J’étais, à cette époque, avec le bâtonnier Thorp et Jules Borker, l’un des avocats du Comité Audin, créé par des intellectuels pour que la vérité soit établie. Le moins que l’on puisse dire est que, lors des audiences particulièrement tumultueuses que nous avons vécues, l’autorité judiciaire paraissait plus soucieuse de voir la vérité étouffée que proclamée. La justice, en cela, ne se distinguait pas du tout des autres institutions de la République. C’était le temps du mensonge organisé et du silence complice.
Les décennies ont passé, bien d’autres terres ont connu des crimes comme ceux qui avaient ensanglanté l’Algérie. En Algérie même, nous avons vu réapparaître tortures et égorgements. Et voici qu’en France la demande se fait jour, à présent, que la vérité soit dite sur ce qui est advenu en Algérie aux heures noires de la guerre.
Si le droit positif le permettait, nul doute, à mes yeux, qu’à l’exigence de vérité il faudrait lier l’exigence de justice.
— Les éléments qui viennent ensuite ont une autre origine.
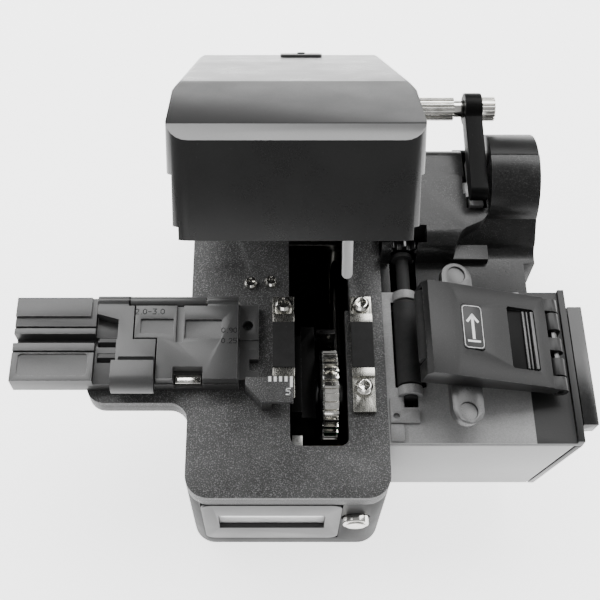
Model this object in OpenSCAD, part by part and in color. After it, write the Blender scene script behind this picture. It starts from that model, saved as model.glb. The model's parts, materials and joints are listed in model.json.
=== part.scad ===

La sentence rendue au terme d’un procès public où l’accusé a joui de tous les droits de la défense emporte avec elle une force symbolique incomparable. Mais s’agissant des crimes commis pendant la guerre d’Algérie, la voie de la justice s’avère barrée. A la suite des accords d’Evian, en 1962, deux décrets d’amnistie intervinrent. Et, comme pour s’assurer que les crimes de l’époque demeureraient pour toujours impunis, la loi d’amnistie générale du 31 juillet 1968 a précisé à nouveau : « Sont amnistiées de plein droit toutes les infractions commises en relation avec les événements d’Algérie, toutes les infractions commises par des militaires servant en Algérie. » On ne saurait être plus clair.
Quant au concept de crime contre l’humanité, inscrit dans le statut de Nuremberg relatif aux poursuites contre les criminels nazis, la Cour de Cassation a jugé qu’il ne pouvait être invoqué à propos de faits commis pendant la guerre d’Indochine, a fortiori pendant celle d’Algérie. Et même si, s’agissant d’enlèvements de personnes dont les corps n’ont pas été retrouvés, on peut considérer que la prescription n’est pas acquise, ces crimes n’en sont pas moins amnistiés.
Devons-nous pour autant vouer au silence et à l’oubli les crimes de l’époque ? L’exigence de vérité demeure, rendue plus forte encore parce que justice ne peut être faite. Rien n’est plus important pour les victimes et leur famille que de voir la vérité établie. A défaut, le travail de deuil ne peut se faire et aucun apaisement n’est possible. Il en va de même pour les nations. La reconnaissance du passé, aussi tragique et douloureux soit-il, est indispensable pour l’avenir car aucune nation, pas plus qu’un être humain, ne peut durablement vivre dans le mensonge. Il ne s’agit pas de réclamer une quelconque repentance ni de battre notre coulpe collective à défaut de pouvoir châtier quelques criminels. Il s’agit simplement, pour la France et pour l’Algérie, d’établir ce que fut la réalité des crimes commis de part et d’autre pendant la guerre d’Algérie.
Cette mission ne relève point, à mon sens, d’une commission parlementaire. La fonction du Parlement est de faire des lois et de contrôler l’action du gouvernement. Elle n’est point d’établir et d’écrire l’histoire de ce qui advint il y a quarante ans de cela en Algérie. L’heure est aujourd’hui aux historiens. Au gouvernement de leur ouvrir toutes les archives et de leur faciliter la tâche. Aux autorités algériennes d’agir de même, car le devoir de vérité est commun à tous. La tâche accomplie, la France, vieille et grande nation, saura assumer, j’en suis convaincu, cette page douloureuse de son histoire.
(1) Paru dans « l’Express » en 1960.